As the Soviets advanced through Poland in late 1944 the General Government collapsed. The Communist controlled Committee of National Liberation was installed by the Soviet Union in Lublin, the first major Polish city to be liberated, in July, and began to take over the administration of the country as the Germans retreated. The government in exile in London had only one card to play, the forces of the AK. This was why the government in exile was determined that the AK, and not the Soviets, would liberate Warsaw. The failure of the Warsaw Rising marked the end of any real chance that Poland would escape postwar Communist rule.

Frank was captured by American troops in May 1945 and was one of the defendants at the Nuremberg Trials. During his trial he converted to Catholicism. Frank surrendered forty volumes of his diaries to the Tribunal and much evidence against him and others was gathered from them. He was found guilty of war crimes and crimes against humanity and on 1 October 1946 he was sentenced to death by hanging.

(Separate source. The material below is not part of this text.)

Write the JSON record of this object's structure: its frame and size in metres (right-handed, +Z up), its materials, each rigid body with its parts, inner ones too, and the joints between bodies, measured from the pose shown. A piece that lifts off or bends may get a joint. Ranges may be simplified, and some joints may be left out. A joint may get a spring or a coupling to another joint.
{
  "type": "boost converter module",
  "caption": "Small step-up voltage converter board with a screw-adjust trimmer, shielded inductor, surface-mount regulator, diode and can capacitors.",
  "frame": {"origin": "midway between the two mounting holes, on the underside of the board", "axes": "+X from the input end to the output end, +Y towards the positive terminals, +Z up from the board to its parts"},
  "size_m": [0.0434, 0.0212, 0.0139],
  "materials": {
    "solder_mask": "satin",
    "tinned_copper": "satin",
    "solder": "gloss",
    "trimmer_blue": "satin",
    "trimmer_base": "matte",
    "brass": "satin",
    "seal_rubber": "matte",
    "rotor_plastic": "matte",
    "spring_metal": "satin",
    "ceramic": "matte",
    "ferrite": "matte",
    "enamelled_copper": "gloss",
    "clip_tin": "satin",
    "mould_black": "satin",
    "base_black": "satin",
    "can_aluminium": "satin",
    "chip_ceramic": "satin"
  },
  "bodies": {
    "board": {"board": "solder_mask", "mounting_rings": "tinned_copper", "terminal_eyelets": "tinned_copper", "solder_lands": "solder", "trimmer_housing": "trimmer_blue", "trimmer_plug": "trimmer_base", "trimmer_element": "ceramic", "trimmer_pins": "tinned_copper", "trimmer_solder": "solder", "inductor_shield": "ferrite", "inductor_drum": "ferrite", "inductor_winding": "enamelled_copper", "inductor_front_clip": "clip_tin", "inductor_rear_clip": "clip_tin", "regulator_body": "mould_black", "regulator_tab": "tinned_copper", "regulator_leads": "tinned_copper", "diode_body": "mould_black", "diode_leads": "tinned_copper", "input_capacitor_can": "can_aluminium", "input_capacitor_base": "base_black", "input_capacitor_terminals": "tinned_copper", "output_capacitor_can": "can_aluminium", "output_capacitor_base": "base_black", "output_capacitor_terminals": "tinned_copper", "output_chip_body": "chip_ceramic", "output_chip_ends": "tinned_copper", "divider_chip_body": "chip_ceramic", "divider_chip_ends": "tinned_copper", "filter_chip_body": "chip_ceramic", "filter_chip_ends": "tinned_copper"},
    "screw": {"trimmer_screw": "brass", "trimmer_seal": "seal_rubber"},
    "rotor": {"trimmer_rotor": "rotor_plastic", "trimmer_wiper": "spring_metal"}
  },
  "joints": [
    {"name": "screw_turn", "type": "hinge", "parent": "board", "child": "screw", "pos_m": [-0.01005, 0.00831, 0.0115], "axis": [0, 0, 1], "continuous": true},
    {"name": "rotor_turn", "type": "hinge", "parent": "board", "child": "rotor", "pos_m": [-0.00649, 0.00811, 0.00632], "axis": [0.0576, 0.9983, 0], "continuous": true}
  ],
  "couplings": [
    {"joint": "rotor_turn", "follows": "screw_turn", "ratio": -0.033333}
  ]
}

In 1945, Stalin carried out a major redrawing of Poland's borders. The eastern territories which he had occupied in 1939 were permanently annexed to the Soviet Union, and most of their Polish inhabitants expelled: today they are part of Belarus, Ukraine and Lithuania. In compensation, Poland was given former German territory (so called Regained Territories: the southern half of East Prussia and all of Pomerania and Silesia, up to the Oder-Neisse Line. This entailed the expulsion of some 2 million Germans. The defence of this frontier made Poland dependent on Soviet support.